What Is Social Psychology?
Think for a moment about how you act when you're alone. Does your behavior change when you're around your friends? What about when your parents are in the room? How does your behavior change when your professor or boss is observing you?
Psychology is the scientific study of how people act, think, and feel. Social psychology studies how people act, think, and feel in the context of society. That is, how people's behaviors, thoughts, and feelings change because of other people.
Think back to the example above. Your behavior probably changes depending on who is in the room with you. But even when you're in a room alone, your thoughts, feelings, and even behaviors are influenced by other people: the thought of someone you don't like could make you feel angry; the fact that you wash your hands before handling food comes from lessons taught to you by your grandmother; that thing that your crush said this afternoon could replay in your mind as you try to analyze it. In all of these cases, society has an impact on you.
Social Psychology and Other Fields
As you can probably tell, social psychology covers a lot of ground! And because it covers so many different things, social psychology overlaps with many other fields of study.
Anthropology is the study of human culture. Anthropologists study the beliefs and traditions of society. Their focus is on society as a whole, whereas social psychologists want to study the way society affects the thoughts, feelings, and behaviors of individuals.
Think about it like this: anthropologists might study certain religious traditions, such as the way different Christian churches celebrate Easter. But social psychologists are interested in the individual people's interaction with society, so they might study how religious people behave differently from non-religious people in certain situations.
Sociology has a lot in common with social psychology. Sociologists, like anthropologists, study society as a whole. But instead of looking at the beliefs and traditions of society, their focus is on organizations and how those organizations impact the individuals within them. Like social psychologists, sociologists are interested in the intersection of society and the individual. But sociologists are more focused on society, and social psychologists are more focused on the individual.
For example, imagine that you want to study why so many marriages end in divorce. If you are a sociologist, you will compile all sorts of data on the number of divorces from year to year. You might then compare that information to things going on in society. For example, you might notice that as the percentage of households where the wife works goes up, so do divorce rates. You might also observe differences in divorce rates across class, race, or religious lines.

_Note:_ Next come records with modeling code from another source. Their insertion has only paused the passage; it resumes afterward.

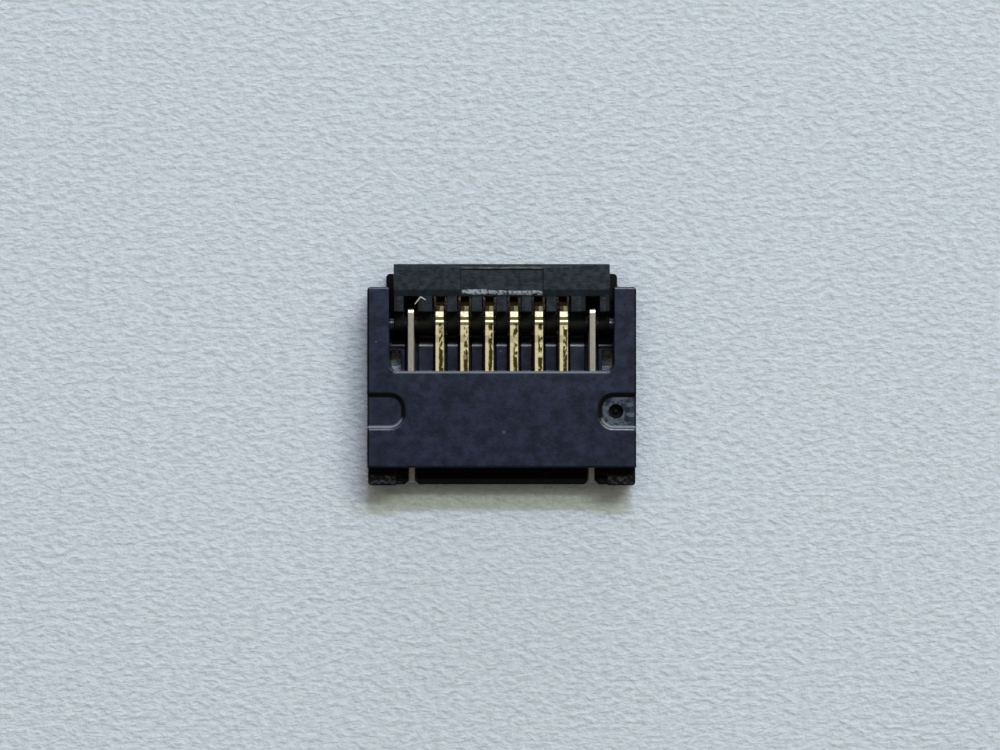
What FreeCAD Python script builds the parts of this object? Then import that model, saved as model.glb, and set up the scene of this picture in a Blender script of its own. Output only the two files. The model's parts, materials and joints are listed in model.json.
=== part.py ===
# Six-way flat-cable connector for a battery tail, with a flip lever at the rear.
# The moulded housing lies on the board. The cable slides in at the front, along +Y,
# between the two arms of each stamped contact, as far as the wall in the middle. The
# lever turns on a cam shaft that runs through the hooked rear ends of the contacts: laid
# flat it spreads the hooks and so clamps the cable, and stood up it lets the cable go.
# A blade at each end of the row hooks over the same shaft and is soldered at the lip.
# All sizes are in millimetres. X is along the row, Y from the mouth to the lever, Z up
# from the board. The origin is the middle of the housing's board face.

import FreeCAD, Part
import math
import os

# The cable and the row of contacts
positions = 6
pitch = 0.50
cable_width = 3.50
cable_play = 0.015
contact_thickness = 0.17
blade_thickness = 0.13

# The housing in plan
end_gap = 0.43                 # hold-down blade's centre to the inner face of the side arm
arm_width = 0.44
lip_length = 0.37
roof_length = 1.94
arm_length = 1.69
corner_radius = 0.07
window_corner = 0.14
shoulder_width = 0.56          # the raised corner of the lip, from the housing's side

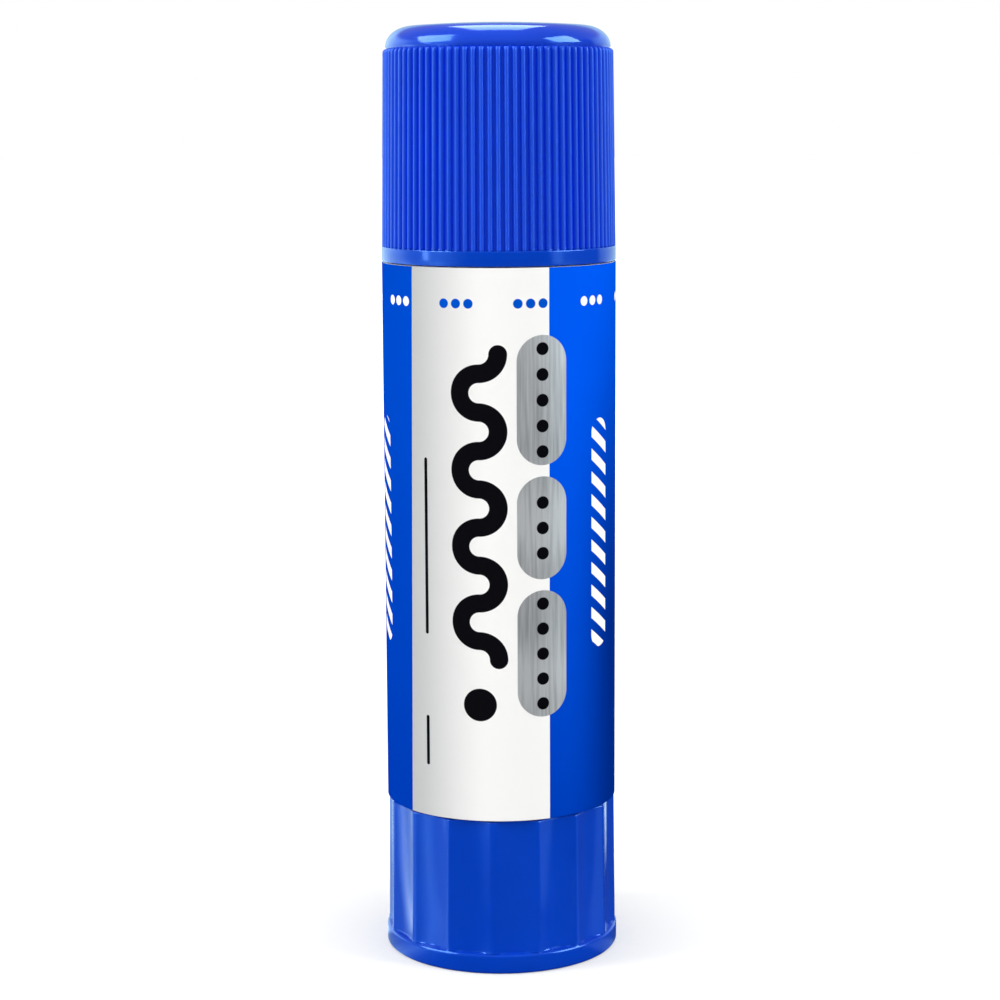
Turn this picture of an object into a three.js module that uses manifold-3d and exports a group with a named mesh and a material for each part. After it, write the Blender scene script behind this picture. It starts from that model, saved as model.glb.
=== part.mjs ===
// A twist-up glue stick, closed by its ribbed push-on cap and part used.
// The knob turns a left-hand screw, which feeds the glue up the bore on a carrier that cannot turn.
// Lengths are in millimetres. +Z runs up the stick and the origin is the middle of the ring it stands on.
// Angles start at the front, which is -Y, and run towards +X.

import * as THREE from 'three';
import { mergeVertices } from 'three/addons/utils/BufferGeometryUtils.js';
import Module from 'manifold-3d';

// Lengths along the stick
const KNOB_HEIGHT = 19.9;
const KNOB_GAP = 0.2;
const BODY_LENGTH = 69.9;
const NECK_LENGTH = 15.5;
const CAP_GAP = 0.25;
const CAP_HEIGHT = 29.75;

// Radii and walls, from the bore outwards
const BORE_RADIUS = 12.4;
const NECK_WALL = 0.95;
const NECK_DRAFT = 0.2;
const CAP_CLEARANCE = 0.25;
const CAP_WALL = 0.85;
const RIB_DEPTH = 0.5;
const LIP_STEP = 0.03;

// Cap
const LIP_HEIGHT = 1.75;
const LIP_EDGE = 0.25;
const RIB_COUNT = 88;
const RIB_TO_CORNER = 0.1;
const RIB_INSET = 0.03;
const CAP_DRAFT = 0.35;
const CAP_BORE_DRAFT = 0.33;
const CAP_CEILING = 2.0;
const CEILING_CORNER = 1.6;
const CROWN_CORNER_WIDTH = 3.55;
const CROWN_CORNER_HEIGHT = 2.7;
const CROWN_RISE = 0.5;

// Snap beads that hold the cap on the neck and the knob on the spigot
const CAP_BEAD_HEIGHT = 0.14;
const CAP_BEAD_LIFT = 0.7;
const CAP_BEAD_WIDTH = 0.9;
const BEAD_CLEARANCE = 0.12;
const KNOB_BEAD_HEIGHT = 0.35;
const KNOB_BEAD_LIFT = 1;
const KNOB_BEAD_WIDTH = 1.3;

// Barrel
const FLOOR_THICKNESS = 1.8;
const SPIGOT_LENGTH = 8;
const SPIGOT_WALL = 1.1;
const SPIGOT_CLEARANCE = 0.5;
const MOUTH_EDGE = 0.3;
const LEAD_IN = 0.5;
const KEY_COUNT = 4;
const KEY_WIDTH = 1.4;
const KEY_HEIGHT = 0.6;
const KEY_TO_MOUTH = 2.5;

// Label film
const LABEL_FILM = 0.12;
const LABEL_GAP = 0.06;
const LABEL_EDGE_GAP = 0.05;
const LAP_DEGREES = 12;
const LAP_RAMP_DEGREES = 4;
const LAP_GAP = 0.03;

// Knob
const FLANGE_PROUD = 0.25;
const FLANGE_HEIGHT = 2.57;
const FLANGE_FOOT_ROUND = 0.45;
const FLANGE_TOP_ROUND = 0.25;
const FLUTE_COUNT = 16;
const FLUTE_DEPTH = 0.45;
const FLUTE_START_DEGREES = -4.5;
const KNOB_DRAFT = 0.17;
const KNOB_TOP_EDGE = 0.2;
const KNOB_WALL = 1;
const KNOB_FLOOR = 1.6;
const FOOT_RECESS = 1.4;
const FOOT_RING_WIDTH = 2.2;
const BOSS_HEIGHT = 9;
const BOSS_WALL = 1.6;
const WEB_COUNT = 4;
const WEB_TO_SPIGOT = 3.3;
const WEB_THICKNESS = 1.2;

// Lead screw and its bearing in the barrel's floor
const SCREW_LEAD = 6;
const SCREW_ROOT_RADIUS = 3.1;
const THREAD_DEPTH = 0.9;
const THREAD_CREST_WIDTH = 1.4;
const THREAD_FLANK_WIDTH = 0.8;
const THREAD_CLEARANCE = 0.25;
const SCREW_BELOW_MOUTH = 3.5;
const SCREW_TIP_CHAMFER = 1;
const JOURNAL_STEP = 0.3;
const JOURNAL_CLEARANCE = 0.15;
const COLLAR_OVERHANG = 1.8;
const COLLAR_THICKNESS = 1.2;
const END_PLAY = 0.3;
const RETAINER_BEAD = 0.4;
const RETAINER_LENGTH = 1;
const SPLINE_COUNT = 8;
const SPLINE_RADIUS = 3.5;
const SPLINE_DEPTH = 0.5;
const SPLINE_CLEARANCE = 0.12;
const SPLINE_END_GAP = 0.8;
const FOOT_SEAT_GAP = 0.12;

// Carrier
const CARRIER_CLEARANCE = 0.2;
const CARRIER_WALL = 1.2;
const CARRIER_FLOOR = 1.5;
const SKIRT_DEPTH = 3;
const CUP_DEPTH = 5;
const NUT_WALL = 1.55;
const NUT_LENGTH = 8.3;
const NUT_LIFT = 1.7;
const KEY_CLEARANCE = 0.25;
const FIN_COUNT = 4;
const FIN_HEIGHT = 3;
const FIN_THICKNESS = 1;

// The glue that is left, level with the mouth, and how far the carrier can still rise
const RISE_LEFT = 12;
const TOP_STOP_BELOW_MOUTH = 0.8;
const GLUE_CLEARANCE = 0.1;
const GLUE_SEAT_GAP = 0.1;
const GLUE_HOLE_CLEARANCE = 0.3;
const GLUE_EDGE = 0.6;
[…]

A social psychologist might approach the problem differently. Instead of looking at society as a whole and the divorce rates, they might interview many couples who have divorced and many who have stayed together. They could compare the differences in the two types of couples, and after talking to dozens of couples, come up with a theory as to what causes divorce rates to increase. The social psychologist might come up with the same answer as the sociologist, but they have approached it from a different angle.
In addition to anthropology and sociology, social psychology has a lot in common with another branch of psychology, called personality psychology. Personality psychology is just what it sounds like: the study of individuals' personality traits. Like social psychologists, personality theorists are interested in the thoughts, behaviors, and feelings of individuals. But whereas social psychologists tend to focus on the way the world impacts those aspects of a person, personality psychologists focus on the internal properties of a person and the way those affect a person's actions and thoughts.
Let's say that we want to study why some people are quiet and introverted, and some people are extroverted and tend to be the life of the party. A personality psychologist might look at introverted and extroverted as personality traits that affect behavior; they are interested in what causes these traits. Is it something in the person's childhood? Is it a biological trait that we're born with? A combination of the two?